Добавить в цитаты Настройки чтения

Страница 47 из 69

Как экстремальное проявление православно–русского благоговения перед Именем следует рассматривать феномен так называемого «имеславия» (во враждебной ему версии — «имепоклонства» или «имебожничества»). Связанные с ним споры разразились в кругах русского монашества на Афоне в 1912—1913 годах; повод к спорам подала вышедшая в 1907 году книга схимонаха Илариона «На горах Кавказа», где утверждается, что «самым звукам и буквам Имени Божия присуща благодать Бо–жия» и что Имя Божие есть в некотором смысле Сам Бог. Более чем понятно, что для многих подобные выражения представлялись просто дикими. Чтобы избежать конфликтов, зараза которых между тем перекинулась и на афонских греков, Синод вынес решение против «имеславцев»; однако самые видные представители тогдашней русской философии христианского направления, как о. Павел Флоренский, как В. В. Эрн, как Вяч. Иванов, а позднее А. Ф. Лосев, узнавали в устах поборников «имеславия», совсем простых старцев, важнейшие темы православной мыслительной традиции!

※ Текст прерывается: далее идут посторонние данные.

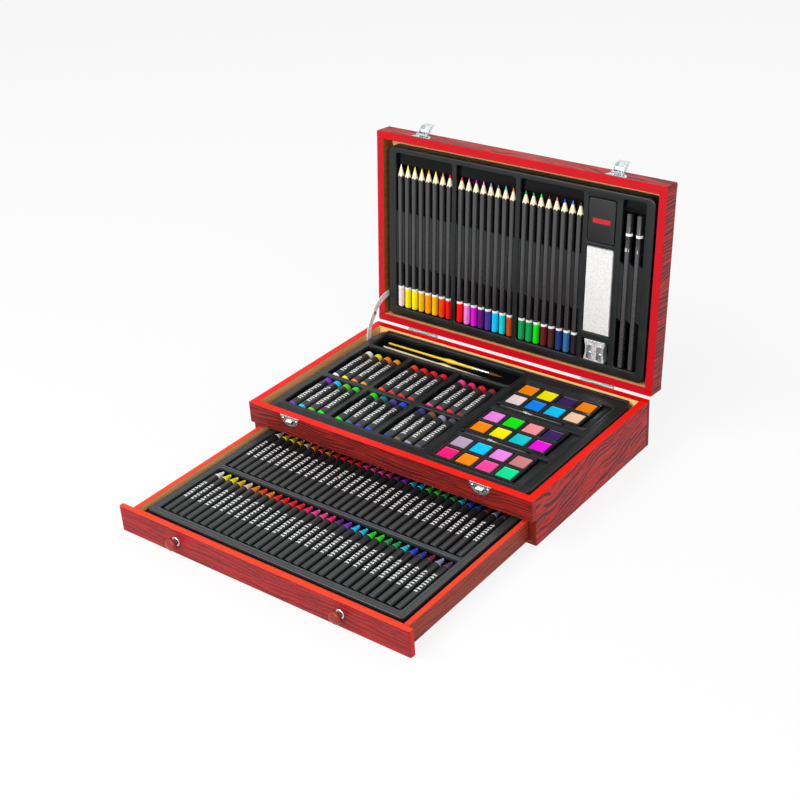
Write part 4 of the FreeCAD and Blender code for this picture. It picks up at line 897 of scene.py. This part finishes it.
makePiece("pencilCaps", caps, [capPaint], "lid", "pencil_caps", 40)
makePiece("pencilLeads", leads, [leadColour], "lid", "pencil_leads", 40)

# Sketch pencils
sketch = {
    "start": 21.5, "end": 194.5, "ring": (170.6, 173.6), "mark": (153.6, 157.4), "markHeight": 3.3,
    "silver": paint(196, 198, 200),
}
bm, cores = startMesh(), startMesh()
for x in lidTray["sketchPlaces"]:
    start, foot, end = (x, 0, pencil["height"]), sketch["start"], sketch["end"]
    (markStart, markEnd), (ringStart, ringEnd) = sketch["mark"], sketch["ring"]
    made = addTurned(bm, start, rear, stretch(
        black, (foot, flats(3.3, 0.8)), (foot + 0.5, flats(corner)), (markStart, flats(corner)),
        (markEnd, flats(corner))
    ) + stretch(
        ring, (ringStart, flats(corner)), (ringStart + 0.2, flats(corner + 0.1)),
        (ringEnd - 0.2, flats(corner + 0.1))
    ) + stretch(
        black, (ringEnd, flats(corner)), (end - 0.5, flats(corner)), (end, flats(3.5, 0.9))
    ), shape=hexAngles)
    middles = [(face, face.calc_center_median()) for face in made]
    # The sketch pencils' flats take the same painted highlight and painted shade, with a stronger highlight.
    paintFlatLight(bm, [
        face for face, middle in middles if not ringStart - 0.1 < middle.y < ringEnd + 0.1
    ], black, bright=3.2)
    paintFaces(bm, [
        face for face, middle in middles if markStart < middle.y < markEnd
        and middle.z > pencil["height"] + sketch["markHeight"] and int(middle.x * 3.1) % 2 == 0
    ], sketch["silver"])
    addTurned(cores, start, rear, stretch(
        colours["charcoal"], (foot - 0.02, 1.1), (end + 0.02, 1.1), (end + 0.03, 0.9)
    ), sides=16)
sketchPaint = paintedMaterial("sketchPaint", 0.24, 0.35, 0.6)
makePiece("sketchPencils", bm, [sketchPaint], "lid", "sketch_pencils", 40)
makePiece("sketchCores", cores, [leadColour], "lid", "sketch_leads", 40)
print("pencils made")


# Oil pastels and wax crayons: a stick in a dark paper wrap with plain printed ticks

wraps = {"ink": paint(244, 246, 246), "shades": (1.0, 0.72, 1.16, 0.9, 1.1, 0.66, 0.98)}


def wrapShade(paper, seed):
    return toned(paper, wraps["shades"][seed % len(wraps["shades"])])


def wrapMaterial(name, start, end, pitch, reach):
    material, place, skin = startSkinned(name, 2.2)
    spot = attribute(material, "spot", "Vector")
    ink = useGroup(wrapMarks, Spot=spot, Start=start, End=end, Pitch=pitch, Reach=reach)["Ink"]
    tint = attribute(material, "tint")
    return finishMaterial(
        material, blend(ink, mottle(skin["Haze"], 0.3, 0.7, dimmed(tint, 0.74), tint), wraps["ink"]),
        uneven(skin["Haze"], 0.3, 0.42), ink * 0.4 + skin["Height"], 0.03, 0.6
    )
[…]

Впрочем, в православной перспективе представляется довольно понятным, что опытный подвижник может через непрестанное употребление Имени Иисуса собрать больше знания о Нем Самом, чем «богослов» в смысле, скажем, профессора богословия. «Восточное преда ние никогда не проводило резкого различия между мистикой и богословием, между личным опытом познания Божественных тайн и догматами, утвержденными Церковью»[385]. О том, что есть Имя Иисусово, опытный молитвенник, особым образом сроднивший свое сердце с реальностью этого Имени, может и впрямь знать больше, чем обладатель академической степени…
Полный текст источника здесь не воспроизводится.